The proposed new law would also allow anti-abortion activists to be banned from campaigning near abortion clinics if they were harassing patients.
"Approaching a women going to an abortion clinic and throwing leaflets and pamphlets in their face, or chanting various dreadful epithets about them for taking that health measure I think is totally inappropriate in what is already a very stressful time," Little said.
Jackie Edmond, the chief executive of Family Planning, New Zealand's largest referrer of women to abortion services, said the proposed law was a huge step forward.
"This has been a long time coming," she said.
Still, Edmond and others had hoped the proposed changes would go further and remove the need for women to face a legal test when seeking abortions after 20 weeks of pregnancy.
Christian lobby group Family First said it was "shocked and dismayed" with the proposed changes.
"The focus of this proposed abortion policy shift is entirely on women having a right to an abortion, but completely ignores both the status of the unborn child, and the wellbeing of the mother," spokeswoman Gina Sunderland said in a statement.
To come into effect, the bill will need to be approved by a majority of lawmakers following a six-month period of public consultation. Lawmakers have been asked to vote on the bill in accordance with their conscience rather than strictly along partisan lines.
Statistics indicate the number of induced abortions in New Zealand, which has a population of 4.9 million people, peaked at more than 18,000 in 2003 and has fallen steadily since then to 13,000 last year. Edmond said the decrease was due to more reliable contraception and better sexuality education.

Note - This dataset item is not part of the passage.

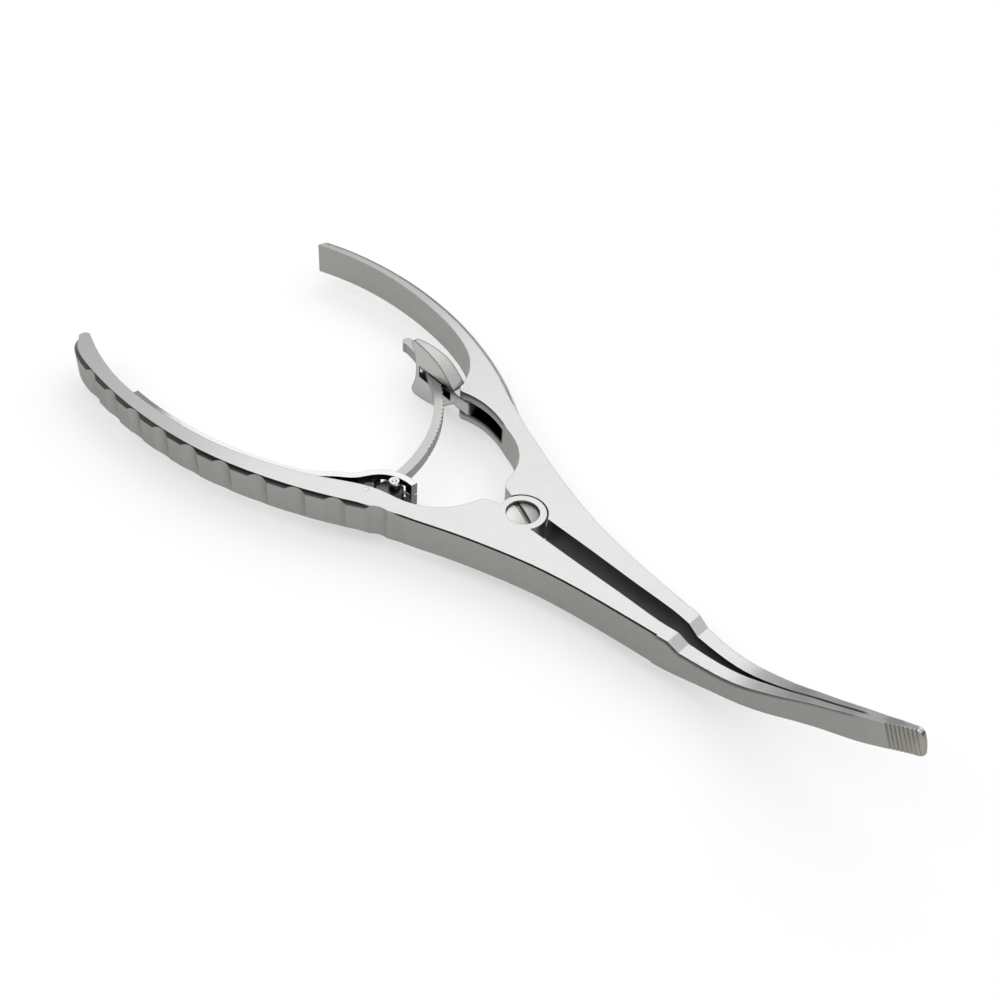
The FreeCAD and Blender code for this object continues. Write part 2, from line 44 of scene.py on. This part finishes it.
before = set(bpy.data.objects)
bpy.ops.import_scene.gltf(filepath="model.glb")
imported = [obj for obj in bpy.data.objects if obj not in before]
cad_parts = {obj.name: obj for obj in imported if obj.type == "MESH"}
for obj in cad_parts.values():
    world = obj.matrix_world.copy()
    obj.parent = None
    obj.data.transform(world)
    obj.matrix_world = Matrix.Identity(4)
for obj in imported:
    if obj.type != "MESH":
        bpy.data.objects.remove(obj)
CAD_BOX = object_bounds()
MM = 0.001
WHITE = (1.0, 1.0, 1.0)

# The levers' middle height, and how steeply the jaws sweep up.
LAYER_MIDDLE = 5.0 * MM
JAW_SWEEP = math.radians(26.0)

# Places on the levers, in millimetres: where a change of the finish or of the
# painted shade and highlights starts and where it ends. A name with BEHIND
# counts from the pivot to the handles.
JAWS_BEGIN = (4.0, 9.0)
HANDLE_BEGINS = (30.0, 45.0)
THUMB_SIDE = (0.0, 1.0)
FINGER_SIDE = (-2.0, 0.0)
ROUNDED_EDGE = (2.6, 3.2)
HANDLE_SHADE_BEHIND = (52.0, 92.0)
BEVEL_FADES_BEHIND = (66.0, 104.0)
BEVEL_TOP = (3.9, 4.7)
GROOVES = (104.6, 105.0)
JAW_TIP = (111.6, 112.4)
EDGE_HIGHLIGHT_DIMS = (102.0, 106.0)
EDGE_LINE_THINS = (66.0, 90.0)
JAW_EDGE_LINE = (48.0, 100.0)
EAR_EDGE_LINE = (-49.0, -27.0)
EAR_SIDE = (18.0, 20.0)
JAW_GAP_SHADE = (76.0, 101.0)
GAP_SHADE_HALF = (0.2, 0.4)
SPRING_SHADE_BEHIND = (90.0, 99.0)

# Hollows, in millimetres: the range of x, the range of y, and where the
# hollow ends above and below the levers' middle.
# These hollows are painted dark as shade.
CATCH_POCKET = ((-54.0, -28.0), (21.0, 31.3), (2.3, 2.5))
FOOT_POCKET = ((-40.0, -30.3), (-28.0, -9.0), (1.75, 1.9))
CATCH_WINDOW = ((-70.0, -51.2), (20.5, 27.0), (1.96, 2.02))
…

Little said he didn't expect abortion rates to increase as a result of the proposed changes, although said women may seek to have abortions earlier in their pregnancies.
Prime Minister Jacinda Ardern said that bringing the issue to a vote fulfilled a campaign promise.
"I made a pledge during the election that I would bring this issue to Parliament and we are doing that, and as I say, this is the furthest this issue has gone since the 1970s," Ardern said. "But now it is in the hands of individual members of Parliament."